[Required task]: Copy each line of the listing below exactly.

>> start

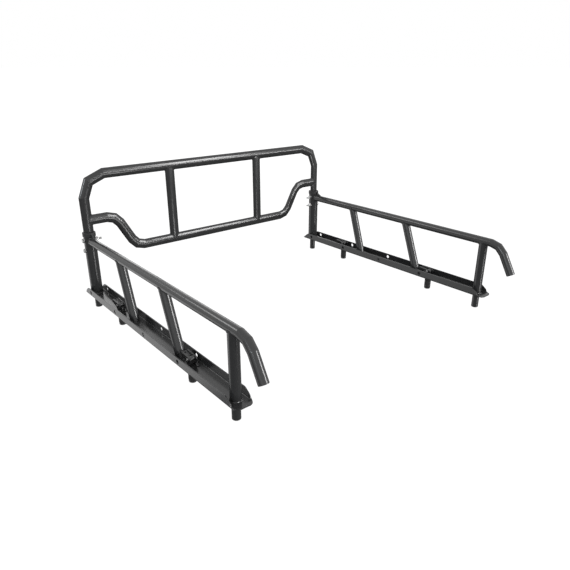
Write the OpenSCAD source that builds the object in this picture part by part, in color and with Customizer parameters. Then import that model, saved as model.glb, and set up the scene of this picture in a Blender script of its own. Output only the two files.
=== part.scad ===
// Headache rack for a utility cargo bed: a bolted hoop across the cab end and two low side frames.
// Origin: middle of the whole part, level with the bottoms of the locating pegs.
// +X across the vehicle, +Y forward to the cab, +Z up.

/* [Overall] */
// Distance between the centre lines of the two side frames
rail_spacing = 1320; // [1100:1:1600]
// Distance from the front post to the rear post of a side frame
post_spacing = 1100; // [1000:1:1400]
// Height of the hoop's top bar above the peg bottoms
hoop_z = 594; // [560:1:760]
// Height of the side rails above the peg bottoms
rail_z = 312; // [290:1:380]

/* [Hoop] */
// Width of the oval hoop tube, in the plane of the hoop
oval_w = 45; // [36:0.5:46]
// Depth of the oval hoop tube, from front to back
oval_d = 22; // [18:0.5:30]
// Wall of the hoop tubes
oval_wall = 2; // [1.5:0.1:3]
// Bend radius of the hoop's top corners
hoop_bend_r = 96; // [70:1:120]
// Depth of the legs inside the posts, below the top of the socket caps
leg_reach = 111; // [105:1:150]
// Width of the oval upright tubes
upright_w = 47; // [36:0.5:50]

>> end

[Reply]:
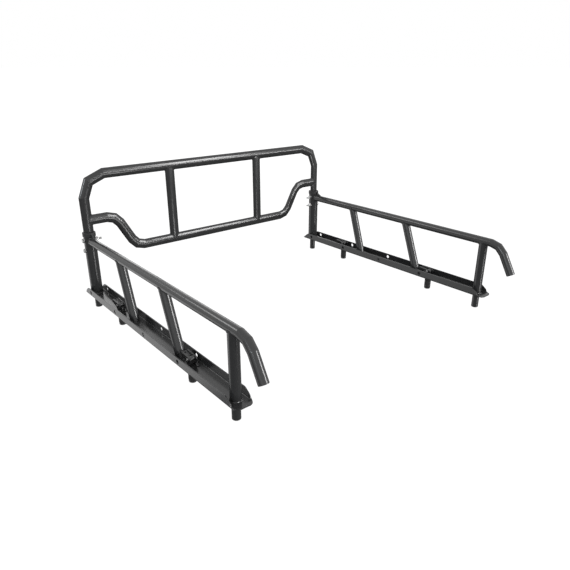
Write the OpenSCAD source that builds the object in this picture part by part, in color and with Customizer parameters. Then import that model, saved as model.glb, and set up the scene of this picture in a Blender script of its own. Output only the two files.
=== part.scad ===
// Headache rack for a utility cargo bed: a bolted hoop across the cab end and two low side frames.
// Origin: middle of the whole part, level with the bottoms of the locating pegs.
// +X across the vehicle, +Y forward to the cab, +Z up.

/* [Overall] */
// Distance between the centre lines of the two side frames
rail_spacing = 1320; // [1100:1:1600]
// Distance from the front post to the rear post of a side frame
post_spacing = 1100; // [1000:1:1400]
// Height of the hoop's top bar above the peg bottoms
hoop_z = 594; // [560:1:760]
// Height of the side rails above the peg bottoms
rail_z = 312; // [290:1:380]

/* [Hoop] */
// Width of the oval hoop tube, in the plane of the hoop
oval_w = 45; // [36:0.5:46]
// Depth of the oval hoop tube, from front to back
oval_d = 22; // [18:0.5:30]
// Wall of the hoop tubes
oval_wall = 2; // [1.5:0.1:3]
// Bend radius of the hoop's top corners
hoop_bend_r = 96; // [70:1:120]
// Depth of the legs inside the posts, below the top of the socket caps
leg_reach = 111; // [105:1:150]
// Width of the oval upright tubes
upright_w = 47; // [36:0.5:50]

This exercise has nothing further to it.